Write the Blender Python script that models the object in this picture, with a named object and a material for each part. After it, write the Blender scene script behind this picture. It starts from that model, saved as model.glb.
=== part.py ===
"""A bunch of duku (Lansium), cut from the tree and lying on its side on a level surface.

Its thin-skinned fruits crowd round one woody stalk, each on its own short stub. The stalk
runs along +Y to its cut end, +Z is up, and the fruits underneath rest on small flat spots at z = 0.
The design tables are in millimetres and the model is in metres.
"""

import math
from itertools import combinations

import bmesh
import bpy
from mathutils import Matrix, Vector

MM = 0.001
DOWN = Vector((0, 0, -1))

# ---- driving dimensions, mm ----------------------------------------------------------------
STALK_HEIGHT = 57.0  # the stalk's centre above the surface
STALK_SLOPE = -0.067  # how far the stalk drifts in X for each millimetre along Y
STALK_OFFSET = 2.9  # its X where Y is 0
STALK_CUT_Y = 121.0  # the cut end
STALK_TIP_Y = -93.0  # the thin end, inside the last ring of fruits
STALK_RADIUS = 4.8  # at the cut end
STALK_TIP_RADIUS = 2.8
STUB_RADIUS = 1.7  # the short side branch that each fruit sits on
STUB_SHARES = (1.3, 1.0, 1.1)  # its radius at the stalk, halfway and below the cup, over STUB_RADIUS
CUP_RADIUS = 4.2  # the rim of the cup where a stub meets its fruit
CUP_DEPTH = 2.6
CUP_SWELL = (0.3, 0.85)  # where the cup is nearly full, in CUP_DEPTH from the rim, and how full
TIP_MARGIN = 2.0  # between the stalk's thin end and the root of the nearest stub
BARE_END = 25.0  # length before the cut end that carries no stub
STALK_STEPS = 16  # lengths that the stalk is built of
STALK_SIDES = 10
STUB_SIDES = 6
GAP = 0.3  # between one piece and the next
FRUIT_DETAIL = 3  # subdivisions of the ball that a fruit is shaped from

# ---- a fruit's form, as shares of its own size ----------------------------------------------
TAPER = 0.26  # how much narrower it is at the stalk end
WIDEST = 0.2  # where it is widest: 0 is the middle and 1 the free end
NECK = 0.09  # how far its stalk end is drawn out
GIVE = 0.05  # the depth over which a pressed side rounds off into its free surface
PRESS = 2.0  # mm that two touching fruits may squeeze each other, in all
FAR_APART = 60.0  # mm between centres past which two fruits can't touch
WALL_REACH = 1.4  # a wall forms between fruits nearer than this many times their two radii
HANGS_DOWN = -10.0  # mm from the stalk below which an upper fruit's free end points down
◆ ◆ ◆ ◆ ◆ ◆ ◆
» **GIVEN INSTRUCTION**
Faithfully transcribe the whole of the data.

» **CORRECT ANSWER**
Write the Blender Python script that models the object in this picture, with a named object and a material for each part. After it, write the Blender scene script behind this picture. It starts from that model, saved as model.glb.
=== part.py ===
"""A bunch of duku (Lansium), cut from the tree and lying on its side on a level surface.

Its thin-skinned fruits crowd round one woody stalk, each on its own short stub. The stalk
runs along +Y to its cut end, +Z is up, and the fruits underneath rest on small flat spots at z = 0.
The design tables are in millimetres and the model is in metres.
"""

import math
from itertools import combinations

import bmesh
import bpy
from mathutils import Matrix, Vector

MM = 0.001
DOWN = Vector((0, 0, -1))

# ---- driving dimensions, mm ----------------------------------------------------------------
STALK_HEIGHT = 57.0  # the stalk's centre above the surface
STALK_SLOPE = -0.067  # how far the stalk drifts in X for each millimetre along Y
STALK_OFFSET = 2.9  # its X where Y is 0
STALK_CUT_Y = 121.0  # the cut end
STALK_TIP_Y = -93.0  # the thin end, inside the last ring of fruits
STALK_RADIUS = 4.8  # at the cut end
STALK_TIP_RADIUS = 2.8
STUB_RADIUS = 1.7  # the short side branch that each fruit sits on
STUB_SHARES = (1.3, 1.0, 1.1)  # its radius at the stalk, halfway and below the cup, over STUB_RADIUS
CUP_RADIUS = 4.2  # the rim of the cup where a stub meets its fruit
CUP_DEPTH = 2.6
CUP_SWELL = (0.3, 0.85)  # where the cup is nearly full, in CUP_DEPTH from the rim, and how full
TIP_MARGIN = 2.0  # between the stalk's thin end and the root of the nearest stub
BARE_END = 25.0  # length before the cut end that carries no stub
STALK_STEPS = 16  # lengths that the stalk is built of
STALK_SIDES = 10
STUB_SIDES = 6
GAP = 0.3  # between one piece and the next
FRUIT_DETAIL = 3  # subdivisions of the ball that a fruit is shaped from

# ---- a fruit's form, as shares of its own size ----------------------------------------------
TAPER = 0.26  # how much narrower it is at the stalk end
WIDEST = 0.2  # where it is widest: 0 is the middle and 1 the free end
NECK = 0.09  # how far its stalk end is drawn out
GIVE = 0.05  # the depth over which a pressed side rounds off into its free surface
PRESS = 2.0  # mm that two touching fruits may squeeze each other, in all
FAR_APART = 60.0  # mm between centres past which two fruits can't touch
WALL_REACH = 1.4  # a wall forms between fruits nearer than this many times their two radii
HANGS_DOWN = -10.0  # mm from the stalk below which an upper fruit's free end points down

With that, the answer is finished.